What is being asked: Retype word for word the lines lying between the line containing "Turn this picture" and the line containing "rim, +Z up, millimetres.", together with those two lines themselves, and nothing besides.

Material supplied:
*****

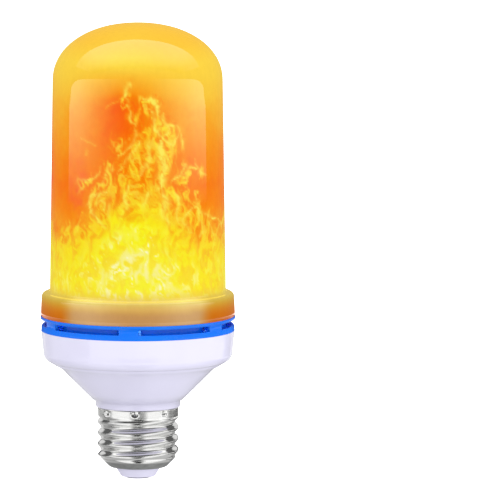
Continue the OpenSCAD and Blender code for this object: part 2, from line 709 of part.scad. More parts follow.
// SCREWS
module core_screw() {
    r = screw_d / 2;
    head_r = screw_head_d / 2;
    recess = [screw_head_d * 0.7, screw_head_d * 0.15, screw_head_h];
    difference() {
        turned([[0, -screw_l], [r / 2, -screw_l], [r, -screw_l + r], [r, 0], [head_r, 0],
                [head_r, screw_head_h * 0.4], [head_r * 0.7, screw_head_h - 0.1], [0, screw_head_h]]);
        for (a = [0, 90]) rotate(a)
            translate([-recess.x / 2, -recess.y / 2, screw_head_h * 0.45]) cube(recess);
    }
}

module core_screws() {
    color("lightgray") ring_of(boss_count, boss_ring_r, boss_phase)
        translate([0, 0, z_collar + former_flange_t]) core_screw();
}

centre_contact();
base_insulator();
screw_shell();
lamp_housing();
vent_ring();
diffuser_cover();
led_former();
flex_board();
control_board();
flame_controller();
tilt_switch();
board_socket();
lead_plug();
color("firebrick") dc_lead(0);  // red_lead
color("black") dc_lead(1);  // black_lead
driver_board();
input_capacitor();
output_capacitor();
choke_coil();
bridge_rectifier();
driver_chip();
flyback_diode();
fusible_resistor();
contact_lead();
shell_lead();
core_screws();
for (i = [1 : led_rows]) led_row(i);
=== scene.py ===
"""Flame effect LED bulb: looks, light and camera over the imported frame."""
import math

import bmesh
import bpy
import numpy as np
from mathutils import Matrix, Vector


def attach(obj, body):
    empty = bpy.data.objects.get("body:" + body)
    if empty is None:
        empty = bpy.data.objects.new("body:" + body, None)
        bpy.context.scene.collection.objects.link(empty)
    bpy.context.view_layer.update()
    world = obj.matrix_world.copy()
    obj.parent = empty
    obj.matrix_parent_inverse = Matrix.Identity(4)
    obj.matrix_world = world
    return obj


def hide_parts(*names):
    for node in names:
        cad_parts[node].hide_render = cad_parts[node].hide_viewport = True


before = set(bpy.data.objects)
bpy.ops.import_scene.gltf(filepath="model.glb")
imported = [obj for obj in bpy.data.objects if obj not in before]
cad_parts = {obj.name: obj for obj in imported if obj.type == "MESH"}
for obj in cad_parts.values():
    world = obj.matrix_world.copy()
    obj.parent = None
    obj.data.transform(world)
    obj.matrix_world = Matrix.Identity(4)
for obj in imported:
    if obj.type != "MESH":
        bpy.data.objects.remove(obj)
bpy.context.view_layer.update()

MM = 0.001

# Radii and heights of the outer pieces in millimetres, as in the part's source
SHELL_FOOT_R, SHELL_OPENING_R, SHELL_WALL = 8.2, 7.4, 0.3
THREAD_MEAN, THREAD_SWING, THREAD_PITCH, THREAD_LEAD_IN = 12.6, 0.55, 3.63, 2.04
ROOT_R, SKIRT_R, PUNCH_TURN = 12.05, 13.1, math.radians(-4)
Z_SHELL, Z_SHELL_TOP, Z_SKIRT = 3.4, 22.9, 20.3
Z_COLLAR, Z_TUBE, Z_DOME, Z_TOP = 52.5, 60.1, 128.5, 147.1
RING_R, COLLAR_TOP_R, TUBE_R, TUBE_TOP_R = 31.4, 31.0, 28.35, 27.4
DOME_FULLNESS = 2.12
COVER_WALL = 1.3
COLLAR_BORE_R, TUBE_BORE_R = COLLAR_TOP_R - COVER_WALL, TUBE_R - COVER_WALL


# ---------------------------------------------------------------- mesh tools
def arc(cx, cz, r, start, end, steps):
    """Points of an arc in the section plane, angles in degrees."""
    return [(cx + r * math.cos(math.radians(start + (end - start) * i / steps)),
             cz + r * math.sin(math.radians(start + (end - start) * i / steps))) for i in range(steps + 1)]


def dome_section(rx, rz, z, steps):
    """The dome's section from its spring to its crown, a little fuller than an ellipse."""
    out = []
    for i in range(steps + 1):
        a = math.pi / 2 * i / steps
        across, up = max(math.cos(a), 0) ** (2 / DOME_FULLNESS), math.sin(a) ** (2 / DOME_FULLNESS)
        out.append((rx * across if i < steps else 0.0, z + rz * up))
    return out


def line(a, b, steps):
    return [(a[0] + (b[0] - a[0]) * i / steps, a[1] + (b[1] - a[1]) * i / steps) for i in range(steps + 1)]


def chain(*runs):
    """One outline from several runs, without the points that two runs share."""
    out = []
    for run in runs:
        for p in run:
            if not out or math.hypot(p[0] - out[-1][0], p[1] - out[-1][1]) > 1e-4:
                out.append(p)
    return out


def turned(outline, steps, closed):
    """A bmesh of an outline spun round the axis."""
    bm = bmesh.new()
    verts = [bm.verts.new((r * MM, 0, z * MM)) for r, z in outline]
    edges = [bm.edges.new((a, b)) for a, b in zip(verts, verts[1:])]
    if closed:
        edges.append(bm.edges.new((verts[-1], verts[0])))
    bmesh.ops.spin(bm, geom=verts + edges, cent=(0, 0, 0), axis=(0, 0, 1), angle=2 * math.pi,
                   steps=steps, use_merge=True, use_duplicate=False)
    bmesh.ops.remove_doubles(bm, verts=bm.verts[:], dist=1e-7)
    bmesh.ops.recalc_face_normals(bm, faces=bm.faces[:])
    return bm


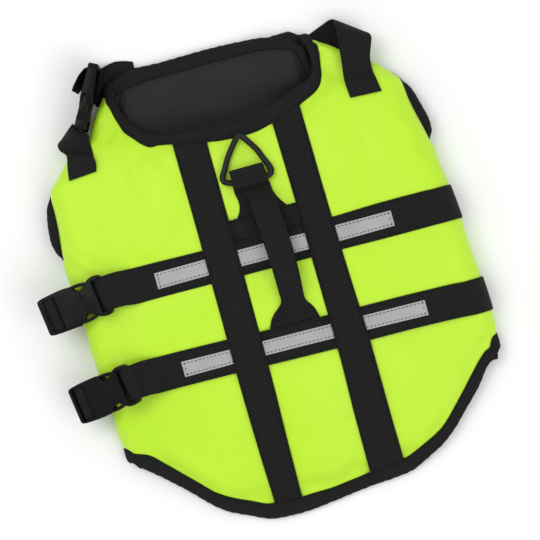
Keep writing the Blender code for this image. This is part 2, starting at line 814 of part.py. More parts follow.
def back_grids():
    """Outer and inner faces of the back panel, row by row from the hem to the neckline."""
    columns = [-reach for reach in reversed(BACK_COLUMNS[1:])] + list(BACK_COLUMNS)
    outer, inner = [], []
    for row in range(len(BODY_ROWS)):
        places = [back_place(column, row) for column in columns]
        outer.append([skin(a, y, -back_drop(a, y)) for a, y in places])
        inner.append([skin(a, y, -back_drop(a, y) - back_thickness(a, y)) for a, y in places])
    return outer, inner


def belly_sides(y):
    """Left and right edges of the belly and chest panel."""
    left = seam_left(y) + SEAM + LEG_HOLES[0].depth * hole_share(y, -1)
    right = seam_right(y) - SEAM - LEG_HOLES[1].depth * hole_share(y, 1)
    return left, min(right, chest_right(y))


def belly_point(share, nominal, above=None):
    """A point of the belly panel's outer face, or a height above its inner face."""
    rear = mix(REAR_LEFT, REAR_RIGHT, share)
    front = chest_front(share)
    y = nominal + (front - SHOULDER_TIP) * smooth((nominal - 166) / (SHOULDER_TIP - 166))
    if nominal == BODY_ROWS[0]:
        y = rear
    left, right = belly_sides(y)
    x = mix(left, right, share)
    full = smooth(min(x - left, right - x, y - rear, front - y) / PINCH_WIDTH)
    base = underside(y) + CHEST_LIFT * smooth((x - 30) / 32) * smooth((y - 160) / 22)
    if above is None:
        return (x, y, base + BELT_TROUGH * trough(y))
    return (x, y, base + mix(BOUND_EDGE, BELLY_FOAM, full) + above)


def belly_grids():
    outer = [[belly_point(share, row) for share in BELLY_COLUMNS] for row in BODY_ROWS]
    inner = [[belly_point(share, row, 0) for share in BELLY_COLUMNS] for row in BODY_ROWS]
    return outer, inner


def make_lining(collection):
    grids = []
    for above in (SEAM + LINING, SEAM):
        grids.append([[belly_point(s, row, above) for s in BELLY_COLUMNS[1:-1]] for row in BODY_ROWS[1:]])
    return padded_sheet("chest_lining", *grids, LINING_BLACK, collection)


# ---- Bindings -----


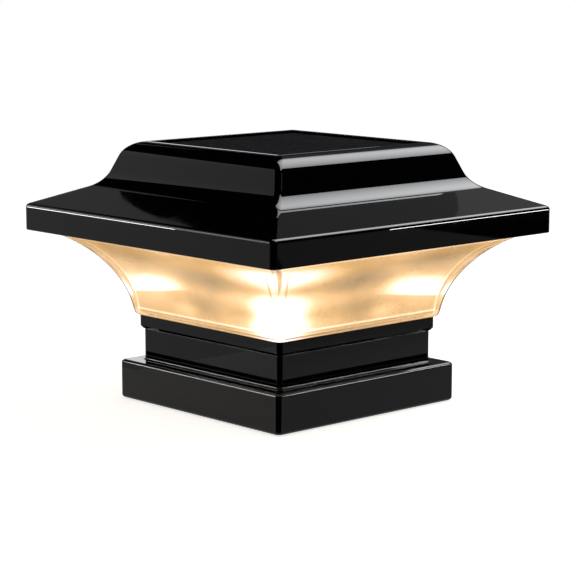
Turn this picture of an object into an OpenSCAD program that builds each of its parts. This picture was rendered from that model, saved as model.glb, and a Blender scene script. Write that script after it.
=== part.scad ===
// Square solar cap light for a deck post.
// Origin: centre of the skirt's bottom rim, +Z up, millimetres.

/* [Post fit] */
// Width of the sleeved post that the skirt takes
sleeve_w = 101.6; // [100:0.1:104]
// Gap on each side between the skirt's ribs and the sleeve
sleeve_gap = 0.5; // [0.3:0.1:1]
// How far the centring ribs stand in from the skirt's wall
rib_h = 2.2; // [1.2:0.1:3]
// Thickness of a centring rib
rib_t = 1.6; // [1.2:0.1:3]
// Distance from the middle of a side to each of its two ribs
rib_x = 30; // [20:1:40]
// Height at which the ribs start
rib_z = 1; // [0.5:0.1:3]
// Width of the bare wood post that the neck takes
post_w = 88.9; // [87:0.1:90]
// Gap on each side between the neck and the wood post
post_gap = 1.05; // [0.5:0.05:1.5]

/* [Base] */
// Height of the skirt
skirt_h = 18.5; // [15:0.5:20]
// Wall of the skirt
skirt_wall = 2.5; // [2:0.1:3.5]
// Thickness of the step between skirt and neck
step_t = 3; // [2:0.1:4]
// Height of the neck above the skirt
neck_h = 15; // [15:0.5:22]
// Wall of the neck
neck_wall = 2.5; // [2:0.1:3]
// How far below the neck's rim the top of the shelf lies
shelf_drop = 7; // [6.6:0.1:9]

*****

Reply:
Turn this picture of an object into an OpenSCAD program that builds each of its parts. This picture was rendered from that model, saved as model.glb, and a Blender scene script. Write that script after it.
=== part.scad ===
// Square solar cap light for a deck post.
// Origin: centre of the skirt's bottom rim, +Z up, millimetres.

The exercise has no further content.